● Task requirements
Return only the lines running from the line that holds "module_socket();" to the line that holds "bpy.context.scene.collection.objects.link(rigid_bodies[body])", including both.

___ Provided data

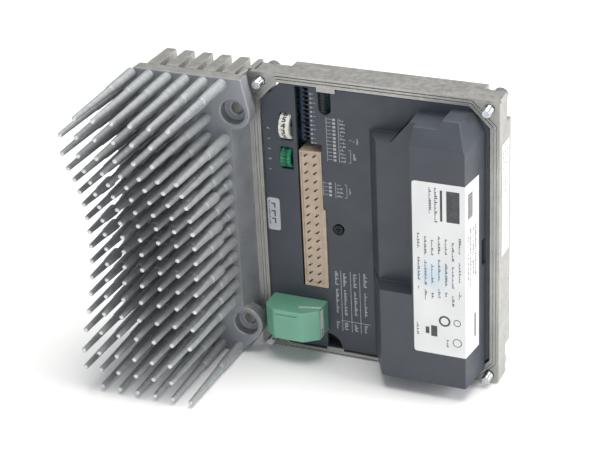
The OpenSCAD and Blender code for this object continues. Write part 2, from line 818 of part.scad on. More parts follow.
housing_tray();
heatsink_plate();
cooling_fins();
cooling_pins();
captive_screw(0);  // captive_screw_tl
captive_screw(1);  // captive_screw_tr
captive_screw(2);  // captive_screw_bl
captive_screw(3);  // captive_screw_br
lock_washer(0);  // lock_washer_tl
lock_washer(1);  // lock_washer_tr
lock_washer(2);  // lock_washer_bl
lock_washer(3);  // lock_washer_br
inner_cover();
cover_screw();
control_board();
power_board();
board_screws();
board_link();
signal_connector();
connector_contacts();
dip_switch_bodies();
dip_slider(0);  // dip_slider_1
dip_slider(1);  // dip_slider_2
dip_slider(2);  // dip_slider_3
dip_slider(3);  // dip_slider_4
dip_slider(4);  // dip_slider_5
dip_slider(5);  // dip_slider_6
dip_slider(6);  // dip_slider_7
dip_slider(7);  // dip_slider_8
dip_slider(8);  // dip_slider_9
dip_slider(9);  // dip_slider_10
dip_slider(10);  // dip_slider_11
dip_slider(11);  // dip_slider_12
setpoint_wheel();
ramp_wheel();
wheel_bracket();
module_shell();
module_board();
module_pins();
module_socket();
dc_link_capacitors();
choke_core();
choke_winding();
transformer_core();
transformer_winding();
brake_relay();
power_module();
thermal_pad();
potentiometer_body();
potentiometer_rotor();
potentiometer_plug();
potentiometer_seal();
diagnostic_socket();
diagnostic_plug();
diagnostic_seal();
status_led();
light_guide();
type_label();
test_label();
side_label();
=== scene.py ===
"""Looks of a servo drive's electronics unit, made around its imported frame.

The unit stands on its lower edge. X runs to the right, Y to the back and Z up, in metres, and the origin
is the centre of the four cover screws on the sealing rim. Lengths in this file are in millimetres and
are turned to metres where a mesh is made.
"""
import json
import logging
import math
import random
from collections.abc import Iterable, Sequence
from dataclasses import dataclass, field
from enum import Enum

import bmesh
import bpy
from bmesh.types import BMesh, BMVert
from mathutils import Matrix, Vector
from mathutils.geometry import area_tri

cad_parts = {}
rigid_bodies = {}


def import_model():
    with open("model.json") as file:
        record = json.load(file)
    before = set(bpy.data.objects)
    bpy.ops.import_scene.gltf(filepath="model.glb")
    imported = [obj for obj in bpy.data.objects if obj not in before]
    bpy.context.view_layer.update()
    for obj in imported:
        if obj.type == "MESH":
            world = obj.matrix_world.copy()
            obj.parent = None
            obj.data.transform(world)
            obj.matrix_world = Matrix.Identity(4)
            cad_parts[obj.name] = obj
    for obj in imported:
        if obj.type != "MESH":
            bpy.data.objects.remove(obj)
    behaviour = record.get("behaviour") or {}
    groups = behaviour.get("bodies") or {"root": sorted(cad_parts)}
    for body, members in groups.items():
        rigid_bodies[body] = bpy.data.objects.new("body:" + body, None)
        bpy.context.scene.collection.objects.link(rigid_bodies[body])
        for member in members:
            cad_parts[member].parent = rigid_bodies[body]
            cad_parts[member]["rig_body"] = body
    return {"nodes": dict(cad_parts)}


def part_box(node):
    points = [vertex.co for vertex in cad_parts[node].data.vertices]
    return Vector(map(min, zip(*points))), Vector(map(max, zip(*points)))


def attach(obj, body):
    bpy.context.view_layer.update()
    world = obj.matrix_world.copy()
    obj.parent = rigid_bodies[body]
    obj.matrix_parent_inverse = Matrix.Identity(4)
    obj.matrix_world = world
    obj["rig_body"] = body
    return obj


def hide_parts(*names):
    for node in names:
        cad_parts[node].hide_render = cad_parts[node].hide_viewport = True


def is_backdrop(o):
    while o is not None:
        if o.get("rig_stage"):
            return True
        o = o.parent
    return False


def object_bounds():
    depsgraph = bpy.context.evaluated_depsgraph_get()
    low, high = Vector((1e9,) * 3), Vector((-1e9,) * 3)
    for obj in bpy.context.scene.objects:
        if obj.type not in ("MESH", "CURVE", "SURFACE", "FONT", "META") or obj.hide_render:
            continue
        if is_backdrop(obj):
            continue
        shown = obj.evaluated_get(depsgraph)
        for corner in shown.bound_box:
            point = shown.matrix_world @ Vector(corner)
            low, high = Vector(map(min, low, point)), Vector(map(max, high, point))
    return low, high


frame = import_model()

LOG = logging.getLogger("servo_drive")
MM = 0.001
MERGE = 1e-6  # metres
FOLD_AREA = 1e-8  # square metres
MOST_FOLDED = 60  # planes kept sharp before a copy is taken as it stands
FRONT = Vector((0.0, -1.0, 0.0))


# ---- colours and nodes ----


def linear(hex_colour: str) -> tuple[float, float, float, float]:
    """Turns an sRGB colour into the linear values that a shader takes.

    Args:
        hex_colour: The colour as "#rrggbb".

    Returns:
        Linear red, green and blue, and an alpha of 1.
    """
    channels = [int(hex_colour[k:k + 2], 16) / 255 for k in (1, 3, 5)]
    red, green, blue = (c / 12.92 if c <= 0.04045 else ((c + 0.055) / 1.055) ** 2.4 for c in channels)
    return red, green, blue, 1.0


def add_node(
    tree: bpy.types.NodeTree, kind: str, inputs: dict | None = None, **settings: object
) -> bpy.types.Node:
    """Adds a node with its settings and links.

    Args:
        tree: The node tree that takes it.
        kind: The node's type name.
        inputs: Values, or sockets to link from, by the input's name or number.
        **settings: Properties to set on the node first.

    Returns:
        The new node.
    """
    node = tree.nodes.new(kind)
    for key, value in settings.items():
        setattr(node, key, value)
    for socket, value in (inputs or {}).items():
        if isinstance(value, bpy.types.NodeSocket):
            tree.links.new(value, node.inputs[socket])
        else:
            node.inputs[socket].default_value = value
    return node


def per_mm(size: float) -> float:
    """Texture scale at which one feature measures size, in mm, on Object coordinates."""
    return 1 / (size * MM)


MIX_FACTOR, MIX_A, MIX_B, MIX_RESULT = 0, 6, 7, 2  # sockets of a Mix node that mixes colours


# ---- finishes ----


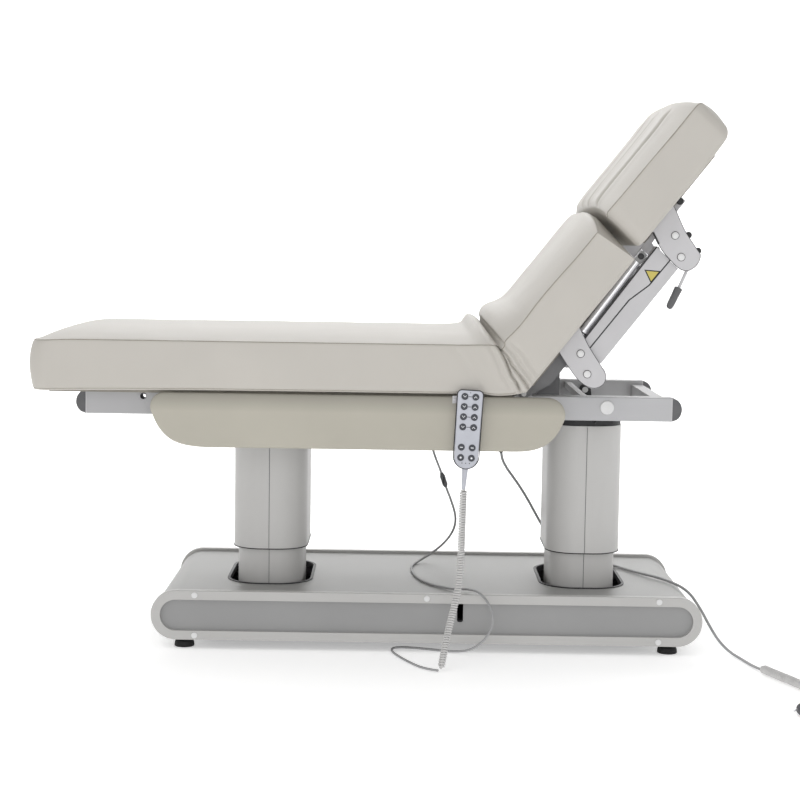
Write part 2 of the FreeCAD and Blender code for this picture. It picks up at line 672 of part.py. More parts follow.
# ---------------------------------------------------------------- head section
def head_board():
    return back_block(470, 740, 5, 15, -306, 306)


def head_cushion():
    side = [(450, 17), (442, 28), (440, 80), (452, 114), (466, 124), (771, 119), (796, 114), (812, 94),
            (806, 45), (786, 20), (770, 17)]
    slab = back_prism(side, -BED_HALF_WIDTH, BED_HALF_WIDTH)
    crown = [(480, 60), (780, 60), (776, 146), (484, 148)]
    middle = back_prism(crown, -BED_HALF_WIDTH + 70, BED_HALF_WIDTH - 70)
    return slab.fuse(middle).removeSplitter()


def head_side_plates():
    """Swept plates of the head section, with their tubes, bearers, hinge ears and lever pin."""
    points = [(500, 14), (489, -11), (478, -42), (472, -91), (480, -113, "arc"), (498, -121.5), (514, -121),
              (529, -114, "arc"), (534, -100), (543, -70), (552, -44), (575, 2), (580, 14)]
    plates = both_sides(back_prism(points, -PLATE_OUT, -PLATE_IN))
    ties = [back_pin(560, -8, 8, -PLATE_IN, PLATE_IN), back_pin(512, -108, 7, -PLATE_IN, PLATE_IN)]
    u, n = HEAD_HINGE
    pin = back_pin(u, n, HINGE_PIN, -TUBE_Y - 6, -299)
    ear = back_prism([(u, n - 9), (500, -8), (500, 4.5), (u, n + 9), (u - 9, n, "arc")], -305, -299)
    bearer = back_block(494, 612, -8, 4.5, -305, -285)
    ears = both_sides(joined([pin, ear, bearer]))
    u, n = LEVER_HUB
    lever_pin = back_pin(u, n, LEVER_PIN, -PLATE_IN, -TUBE_Y + 4)
    return group(plates + ties + ears + [lever_pin] + domed_screws([(527, -36.4), (496, -80.7)]))


def release_lever():
    """Bent rod with a tapered grip that frees the head section."""
    y = -TUBE_Y - 4
    top = at_back(*LEVER_HUB)
    bend = Vector(at_back(438, -126)[0], y, at_back(438, -126)[1])
    end = Vector(at_back(383, -139)[0], y, at_back(383, -139)[1])
    rod = cylinder(4, (top[0], y, top[1]), tuple(bend))
    knuckle = Part.makeSphere(4, bend)
    along = end - bend
    length = along.Length - 8
    grip = Part.makeCone(11.5, 8.5, length, bend, along)
    nose = Part.makeSphere(8.45, bend + along * (length / along.Length))
    hub = cylinder(8, (top[0], y - 6, top[1]), (top[0], y + 6, top[1]))
    hub = hub.cut(cylinder(LEVER_PIN + RUNNING_FIT, (top[0], y - 7, top[1]), (top[0], y + 7, top[1])))
    return joined([rod.cut(cylinder(6, (top[0], y - 7, top[1]), (top[0], y + 7, top[1]))),
                   knuckle, grip, nose, hub])


# ---------------------------------------------------------------- handset
def handset_place(shape):
    """From the handset's own frame (x across, z up from its middle, y 0 at its back) to the bed."""
    shape = shape.copy()
    shape.rotate(Vector(0, 0, 0), Vector(0, 1, 0), HANDSET_LEAN)
    shape.translate(Vector(HANDSET_MIDDLE[0], HANDSET_BACK, HANDSET_MIDDLE[1]))
    return shape


def handset_key_places():
    """Key centres in the handset's own frame: six rows of two."""
    top = HANDSET_SIZE[1] / 2
    return [(s * KEY_COLUMN, top - row) for row in KEY_ROWS for s in (-1, 1)]


def handset_shell():
    """Flat case with a round lower end, wells for the keys and a slot in its back for the peg."""
    w = HANDSET_SIZE[0] / 2
    h = HANDSET_SIZE[1] / 2
    r = 11.0
    c = r * (1 - math.sqrt(0.5))
    low = w - 2
    points = [(-w, h - r), (-w + c, h - c, "arc"), (-w + r, h), (w - r, h), (w - c, h - c, "arc"),
              (w, h - r), (low, -h + low), (0, -h, "arc"), (-low, -h + low)]
    shell = prism(points, -HANDSET_SIZE[2], 0)
    front = -HANDSET_SIZE[2]
    edges = [e for e in shell.Edges if e.CenterOfMass.y > -0.01 or e.CenterOfMass.y < front + 0.01]
    shell = shell.makeFillet(3.0, edges)
    for x, z in handset_key_places():
        shell = shell.cut(cylinder(KEY_RADIUS + 0.4, (x, front - 1, z), (x, front + 5, z)))
    shell = shell.cut(box(-6, 6, -5, 1, 36, 75))
    return handset_place(shell)


def handset_key(x, z):
    front = -HANDSET_SIZE[2]
    cap = cylinder(KEY_RADIUS, (x, front + 3.2, z), (x, front - 1.6, z))
    rim = [e for e in cap.Edges if abs(e.CenterOfMass.y - front + 1.6) < 0.01]
    return handset_place(cap.makeFillet(1.0, rim))


def handset_relief():
    """Tapered boot where the curly cord enters the handset."""
    start = Vector(209, -410, 479)
    end = Vector(*HANDSET_COIL[-1])
    along = end - start
    return Part.makeCone(7.5, 4.5, along.Length - 0.3, start, along)


# ---------------------------------------------------------------- cords
def inline_connector():
    """Plug and socket joint in the handset's lead, under the seat."""
    a = Vector(*HANDSET_CORD[3])
    b = Vector(*HANDSET_CORD[4])
    along = b - a
    unit = Vector(along)
    unit.normalize()
    body = Part.makeCylinder(7, 40, a + unit * 4, unit)
    cord = Part.makeCylinder(HANDSET_CORD_RADIUS + 0.1, 60, a - unit * 6, unit)
    return body.cut(cord)


def mains_plug():
    """Moulded two-pin mains plug lying at the end of the curly lead."""
    a = Vector(*MAINS_TAIL[-2])
    b = Vector(*MAINS_TAIL[-1])
    unit = Vector(b.x - a.x, b.y - a.y, 0)
    unit.normalize()
    start = Vector(b.x, b.y, 14)
    side = Vector(-unit.y, unit.x, 0)
    boot = Part.makeCone(4.5, 8, 26, Vector(b.x, b.y, b.z), unit + Vector(0, 0, 0.28))
    body = Part.makeCylinder(14, 34, start + unit * 22, unit)
    pins = [Part.makeCylinder(2.4, 21, start + unit * 54 + side * s * 9.5, unit) for s in (-1, 1)]
    return joined([boot, body] + pins)


def main():
    save("base_cover", base_cover())
    save("base_front_ring", base_ring(True))
    save("base_rear_ring", base_ring(False))
    save("base_panels", base_panels())
    save("base_chassis", base_chassis())
    save("ring_screws", ring_screws())
    save("opening_trims", opening_trims())
    save("lift_column_bodies", lift_column_bodies())
    for corner, (x, y) in zip(("foot_near", "foot_far", "head_near", "head_far"), foot_places()):
        save("levelling_foot_" + corner, levelling_foot(x, y))
    for end in ("foot", "head"):
        save("%s_lower_cover" % end, lower_cover(COLUMN_X[end]))
        save("%s_upper_cover" % end, upper_cover(COLUMN_X[end]))
    save("foot_lift_inner", lift_inner(COLUMN_X["foot"], COLUMN_X["foot"], FOLLOW_AXIS_Z))
    save("head_lift_inner", lift_inner(COLUMN_X["head"], TILT_AXIS[0], TILT_AXIS[1]))
    save("head_column_cap", column_cap(COLUMN_X["head"]))

    save("side_rails", group(both_sides(rail())))
    save("rail_end_caps", rail_end_caps())
    save("cross_beams", cross_beams())
    save("pivot_pins", pivot_pins())
    save("seat_deck", seat_deck())
    save("seat_cushion", seat_cushion())
    save("side_skirts", group(both_sides(skirt())))
    save("control_box", control_box())
    save("back_actuator_body", back_actuator_body())
    save("back_actuator_rod", back_actuator_rod())
    save("handset_hook", handset_hook())

    save("back_board", back_board())
    save("back_frame", back_frame())
    save("back_cushion", back_cushion())
    save("back_side_plates", back_side_plates())
    save("side_tubes", side_tubes())
    save("upper_arm_shells", upper_arm_shells())
    save("lower_arm_shells", lower_arm_shells())

    save("head_board", head_board())
    save("head_cushion", head_cushion())
    save("head_side_plates", head_side_plates())
    save("release_lever", release_lever())

    save("handset_shell", group([handset_shell(), handset_relief()]))
    for number, (x, z) in enumerate(handset_key_places(), 1):
        save("handset_key_%02d" % number, handset_key(x, z))

    save("handset_cord", route_tube("handset_cord", HANDSET_CORD, HANDSET_CORD_RADIUS))
    save("handset_cord_coil", route_tube("handset_cord_coil", HANDSET_COIL, HANDSET_COIL_RADIUS))
    save("inline_connector", inline_connector())
    save("mains_cord", route_tube("mains_cord", MAINS_CORD, MAINS_CORD_RADIUS))
    save("mains_cord_coil", route_tube("mains_cord_coil", MAINS_COIL, MAINS_COIL_RADIUS))
    save("mains_plug", mains_plug())


main()
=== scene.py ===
"""Facial treatment bed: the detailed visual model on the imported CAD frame, with studio light and camera."""
import bmesh
import bpy
import math
from mathutils import Matrix, Vector, noise


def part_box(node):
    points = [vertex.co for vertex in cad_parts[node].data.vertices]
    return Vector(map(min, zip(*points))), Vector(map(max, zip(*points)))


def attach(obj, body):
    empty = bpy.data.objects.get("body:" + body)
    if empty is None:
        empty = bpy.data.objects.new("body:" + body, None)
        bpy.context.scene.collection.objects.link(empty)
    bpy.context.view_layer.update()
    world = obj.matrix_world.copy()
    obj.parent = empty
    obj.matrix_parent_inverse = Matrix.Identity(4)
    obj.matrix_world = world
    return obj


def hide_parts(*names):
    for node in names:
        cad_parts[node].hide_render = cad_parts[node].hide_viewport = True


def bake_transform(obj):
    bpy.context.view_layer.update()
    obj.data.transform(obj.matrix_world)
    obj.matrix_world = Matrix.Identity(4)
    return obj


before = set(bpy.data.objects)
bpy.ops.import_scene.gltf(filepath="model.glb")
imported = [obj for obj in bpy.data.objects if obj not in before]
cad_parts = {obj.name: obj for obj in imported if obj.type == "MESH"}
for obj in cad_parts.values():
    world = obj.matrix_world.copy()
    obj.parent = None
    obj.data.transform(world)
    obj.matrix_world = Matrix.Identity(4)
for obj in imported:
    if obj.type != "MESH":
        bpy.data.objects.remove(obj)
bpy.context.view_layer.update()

# -------------------- driving dimensions, mm
HINGE = (354.0, 651.0)               # x, z of the back's hinge
BACK_ANGLE = math.radians(52.0)
BACK_ALONG = (math.cos(BACK_ANGLE), math.sin(BACK_ANGLE))
MATTRESS_HALF_WIDTH = 397.0
MATTRESS_BOTTOM = 657.5
SEAM_Z = 776.0
SEAT_CROWN = 24.0
FOOT_END = -836.0
FOOT_RADIUS = 42.0                   # of the mattress's two foot corners, seen from above
CHANNELS = (70.0, 245.0)             # y of the head cushion's sewn channels
NEARWARD = Vector((0, -1, 0))
SEAM_RADIUS = 1.1
SEAM_OUT = -1.0                      # from the side's flat face
HEM_RADIUS = 0.8
HEM_OUT = -1.2
HEM_LEVEL = 0.04                     # share of the side's height
SKIRT_BACK = -384.0                  # y of the near skirt's back face
RAIL_JOINTS = (-724, 721)            # x of the joint lines near the rails' ends
ACCESSORY_HOLE = (-583, 631)         # x, z
RAIL_FACE = 287.5                    # distance of the linings' inner end from the bed's middle
STRAP_FACE = -330.0                  # y of the near head hinge strap's inner face
THREAD_PITCH = 1.4                   # of the levelling feet's studs
COVER_CORNER = 76.0                  # radius of the column covers' corners
PLATE_FACE = -350.0                  # y of the near side plates' outer face
ARM_FACE = -341.0                    # y of the near arm's outer face
LEVER_Y = -330.0                     # y of the release lever's rod
LEVER_ROD = 0.008                    # its diameter in metres
TUBE_Y = 326.0                       # distance of each bright tube's axis from the bed's middle
HEAD_ENDS = (447.0, 802.0)           # of the head cushion, along the back
HEAD_CORNER = 30.0
BACK_CORNER = 14.0
HEAD_HINGE = (438.0, -6.0)           # of the pin between back and head section, along and square to the back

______

● Correct output
module_socket();
dc_link_capacitors();
choke_core();
choke_winding();
transformer_core();
transformer_winding();
brake_relay();
power_module();
thermal_pad();
potentiometer_body();
potentiometer_rotor();
potentiometer_plug();
potentiometer_seal();
diagnostic_socket();
diagnostic_plug();
diagnostic_seal();
status_led();
light_guide();
type_label();
test_label();
side_label();
=== scene.py ===
"""Looks of a servo drive's electronics unit, made around its imported frame.

The unit stands on its lower edge. X runs to the right, Y to the back and Z up, in metres, and the origin
is the centre of the four cover screws on the sealing rim. Lengths in this file are in millimetres and
are turned to metres where a mesh is made.
"""
import json
import logging
import math
import random
from collections.abc import Iterable, Sequence
from dataclasses import dataclass, field
from enum import Enum

import bmesh
import bpy
from bmesh.types import BMesh, BMVert
from mathutils import Matrix, Vector
from mathutils.geometry import area_tri

cad_parts = {}
rigid_bodies = {}


def import_model():
    with open("model.json") as file:
        record = json.load(file)
    before = set(bpy.data.objects)
    bpy.ops.import_scene.gltf(filepath="model.glb")
    imported = [obj for obj in bpy.data.objects if obj not in before]
    bpy.context.view_layer.update()
    for obj in imported:
        if obj.type == "MESH":
            world = obj.matrix_world.copy()
            obj.parent = None
            obj.data.transform(world)
            obj.matrix_world = Matrix.Identity(4)
            cad_parts[obj.name] = obj
    for obj in imported:
        if obj.type != "MESH":
            bpy.data.objects.remove(obj)
    behaviour = record.get("behaviour") or {}
    groups = behaviour.get("bodies") or {"root": sorted(cad_parts)}
    for body, members in groups.items():
        rigid_bodies[body] = bpy.data.objects.new("body:" + body, None)
        bpy.context.scene.collection.objects.link(rigid_bodies[body])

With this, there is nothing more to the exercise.